The St. Regis Mohawks should hold a special place in the heart of any big-time New York real estate developer, as the tribe provided many of the ironworkers who built the city’s skyscrapers. Trump paid for Stone to produce ads on television, radio and newspapers in the name of the supposedly grassroots New York Institute of Law and Society. The ads warned darkly that the Mohawks would bring crime and drugs—much as Trump would later warn about undocumented immigrants.
One ad paid for by the casino king of Atlantic City said: “Casino gambling stinks. It brings increased crime, bankruptcy, broken homes, divorce and in the case of Indian gambling, violence.”
New York State set up a Temporary Commission on Lobbying to investigate. Trump responded to written questions, saying, "I understood Roger Stone’s idea that the Institute was a more credible voice than a casino company’s.”
Trump was fined $250,000 for violating state laws regarding disclosure by lobbyists. The commission further required Trump and Stone to offer a public apology in the same outlets.
“Donald Trump [and] Roger Stone... apologize if anyone was misled concerning the production and funding of the lobbying effort,” the ad said.
The most recent caper involving Stone and Trump is not likely to be resolved with a fine or an apology. Stone was given an abrupt sense of that when FBI agents appeared at his door early Friday morning. They had been sent by Special Counsel Robert Mueller, who has spent the past decades engaged not in dirty tricks and hustles, but in demonstrating the ultimate power of courage, integrity, diligence and discipline. Mueller did this as a decorated Marine officer in Vietnam and as a homicide prosecutor in the District of Columbia and as director of the FBI and now as the person in charges of the investigation into Russian meddling in the 2016 election.

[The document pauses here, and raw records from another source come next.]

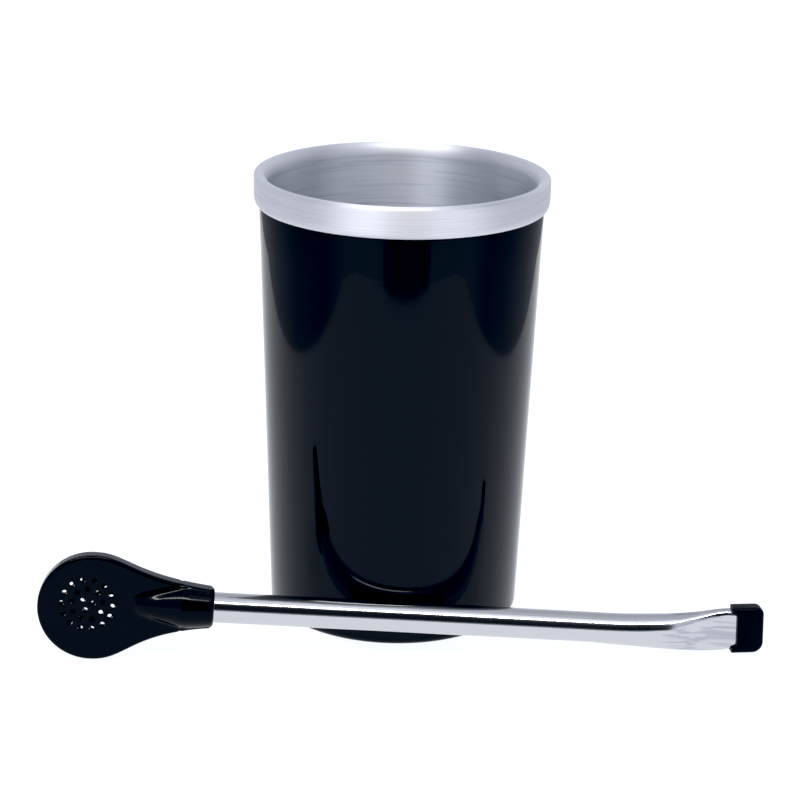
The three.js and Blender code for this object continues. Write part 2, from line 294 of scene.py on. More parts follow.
def cut(piece: Piece, tool: Piece, operation: str = "DIFFERENCE") -> None:
    """Cuts or joins one solid with another, which is used up.

    Args:
        piece: The solid that stays.
        tool: The other solid.
        operation: DIFFERENCE or UNION.
    """
    apply_modifier(piece, "BOOLEAN", operation=operation, solver="EXACT", object=tool)
    mesh = tool.data
    bpy.data.objects.remove(tool)
    bpy.data.meshes.remove(mesh)


def copies(source: Piece, places: Sequence[Vector]) -> Piece:
    """Makes one object of a shape repeated at several places, and uses the shape up."""
    made = []
    for place in places:
        copy = source.copy()
        copy.data = source.data.copy()
        copy.data.transform(Matrix.Translation(place))
        bpy.context.scene.collection.objects.link(copy)
        made.append(copy)
    bpy.data.objects.remove(source)
    deselect_all()
    for copy in made:
        copy.select_set(True)
    bpy.context.view_layer.objects.active = made[0]
    bpy.ops.object.join()
    return made[0]


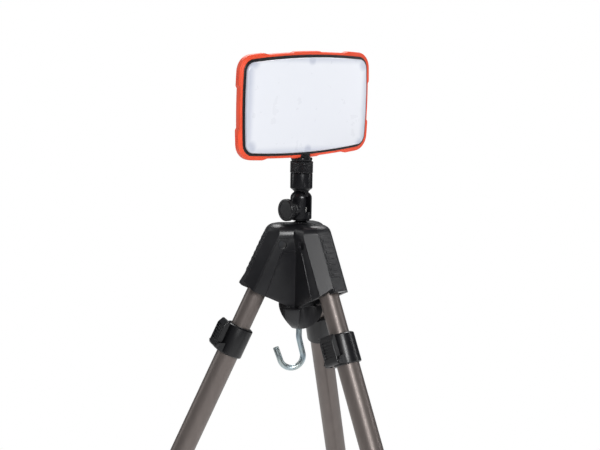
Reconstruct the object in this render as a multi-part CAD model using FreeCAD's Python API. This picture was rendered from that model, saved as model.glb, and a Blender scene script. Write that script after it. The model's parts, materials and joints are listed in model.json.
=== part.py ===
import FreeCAD, Part
import os
from math import acos, cos, hypot, radians, sin, sqrt, tan
from FreeCAD import Placement, Rotation, Vector

# Rechargeable LED panel work light on a folding, telescoping tripod.  Millimetres, +Z up.
# The lamp faces -Y.  The origin is on the ground, under the centre of the bounding box.
# Shapes are made in the hub frame, whose origin is the centre of the hub's flat top, and
# leg shapes in a leg frame: u outwards, v sideways, and s measured down along the leg.

# ------------------------------------------------------------------ driving dimensions
HUB_TOP_HEIGHT = 628.0          # ground to the flat top of the hub
LEG_SPLAY = 24.7                # degrees between a leg and the vertical
LEG_TOP_RADIUS = 13.7           # leg axis to hub axis, in the plane of the hub's top
RUNNING_GAP = 0.05              # radial play of a shaft or a sliding tube
BODY_GAP = 0.4                  # space between pieces that move past each other

# Legs: name, azimuth of the leg and turn of its lock lever about the tube, in degrees
LEGS = [("front", -90.0, -90.0), ("left", 150.0, 10.0), ("right", 30.0, -10.0)]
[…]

After he was brought before a magistrate as the sixth Trump associate charged in the Mueller investigation, Stone nonetheless emerged from the courthouse full of bluster and flashing the victory sign of the disgraced president whose face is tattooed on his back.
But that tattoo is now recorded on an FBI booking sheet just as a tattoo, scar or marks on any accused criminal would be. The sheet goes in the FBI records along with File # NY 139-301 from a half-century before, which seemed like no time at all when he raised his arms and flashed those two Vs.